■ The request
Beneath this sentence is a set of records; write each of them out exactly.

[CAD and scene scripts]
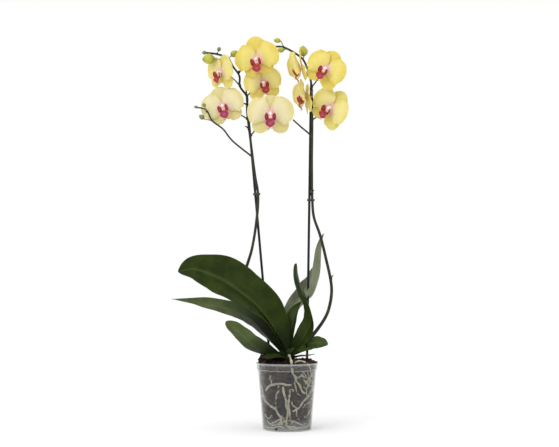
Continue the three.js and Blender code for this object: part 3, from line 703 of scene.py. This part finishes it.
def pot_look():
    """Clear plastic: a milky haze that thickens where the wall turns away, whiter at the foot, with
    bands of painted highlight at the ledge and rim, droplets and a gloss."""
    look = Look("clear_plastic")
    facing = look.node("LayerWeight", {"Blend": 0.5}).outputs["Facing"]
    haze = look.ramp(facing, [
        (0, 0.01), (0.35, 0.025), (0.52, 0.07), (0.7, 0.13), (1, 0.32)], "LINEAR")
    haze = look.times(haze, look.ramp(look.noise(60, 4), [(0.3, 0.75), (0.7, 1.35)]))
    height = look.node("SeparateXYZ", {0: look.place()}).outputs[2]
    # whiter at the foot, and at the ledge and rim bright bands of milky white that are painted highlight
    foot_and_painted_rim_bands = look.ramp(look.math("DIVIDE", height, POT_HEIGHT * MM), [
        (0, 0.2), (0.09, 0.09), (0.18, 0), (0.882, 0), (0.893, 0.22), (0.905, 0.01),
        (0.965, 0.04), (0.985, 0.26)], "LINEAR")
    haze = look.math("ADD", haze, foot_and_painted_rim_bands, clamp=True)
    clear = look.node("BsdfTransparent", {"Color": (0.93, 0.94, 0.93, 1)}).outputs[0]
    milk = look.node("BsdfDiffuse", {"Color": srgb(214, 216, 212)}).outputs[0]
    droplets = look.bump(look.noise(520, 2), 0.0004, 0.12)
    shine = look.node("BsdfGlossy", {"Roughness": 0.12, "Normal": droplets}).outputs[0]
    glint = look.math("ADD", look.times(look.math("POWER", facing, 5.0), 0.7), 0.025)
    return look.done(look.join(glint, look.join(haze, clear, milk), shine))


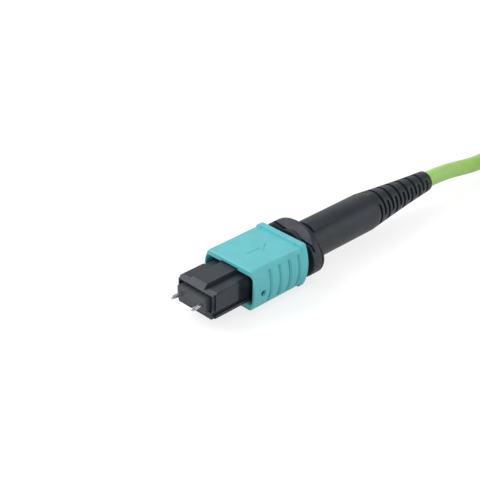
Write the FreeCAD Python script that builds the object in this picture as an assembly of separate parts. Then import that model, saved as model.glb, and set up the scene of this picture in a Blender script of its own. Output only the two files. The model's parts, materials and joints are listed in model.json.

■ Final result
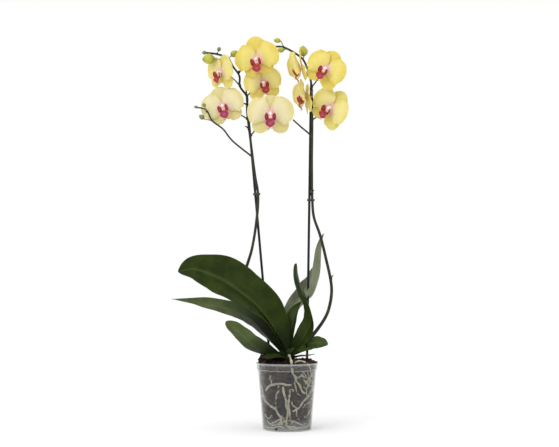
Continue the three.js and Blender code for this object: part 3, from line 703 of scene.py. This part finishes it.
def pot_look():
    """Clear plastic: a milky haze that thickens where the wall turns away, whiter at the foot, with
    bands of painted highlight at the ledge and rim, droplets and a gloss."""
    look = Look("clear_plastic")
    facing = look.node("LayerWeight", {"Blend": 0.5}).outputs["Facing"]
    haze = look.ramp(facing, [
        (0, 0.01), (0.35, 0.025), (0.52, 0.07), (0.7, 0.13), (1, 0.32)], "LINEAR")
    haze = look.times(haze, look.ramp(look.noise(60, 4), [(0.3, 0.75), (0.7, 1.35)]))
    height = look.node("SeparateXYZ", {0: look.place()}).outputs[2]
    # whiter at the foot, and at the ledge and rim bright bands of milky white that are painted highlight
    foot_and_painted_rim_bands = look.ramp(look.math("DIVIDE", height, POT_HEIGHT * MM), [
        (0, 0.2), (0.09, 0.09), (0.18, 0), (0.882, 0), (0.893, 0.22), (0.905, 0.01),
        (0.965, 0.04), (0.985, 0.26)], "LINEAR")
    haze = look.math("ADD", haze, foot_and_painted_rim_bands, clamp=True)
    clear = look.node("BsdfTransparent", {"Color": (0.93, 0.94, 0.93, 1)}).outputs[0]
    milk = look.node("BsdfDiffuse", {"Color": srgb(214, 216, 212)}).outputs[0]
    droplets = look.bump(look.noise(520, 2), 0.0004, 0.12)
    shine = look.node("BsdfGlossy", {"Roughness": 0.12, "Normal": droplets}).outputs[0]
    glint = look.math("ADD", look.times(look.math("POWER", facing, 5.0), 0.7), 0.025)
    return look.done(look.join(glint, look.join(haze, clear, milk), shine))


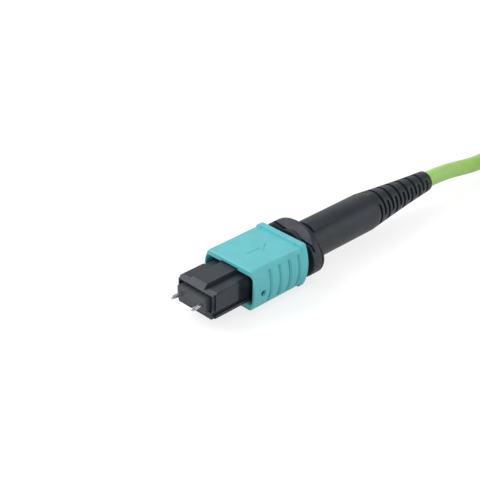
Write the FreeCAD Python script that builds the object in this picture as an assembly of separate parts. Then import that model, saved as model.glb, and set up the scene of this picture in a Blender script of its own. Output only the two files. The model's parts, materials and joints are listed in model.json.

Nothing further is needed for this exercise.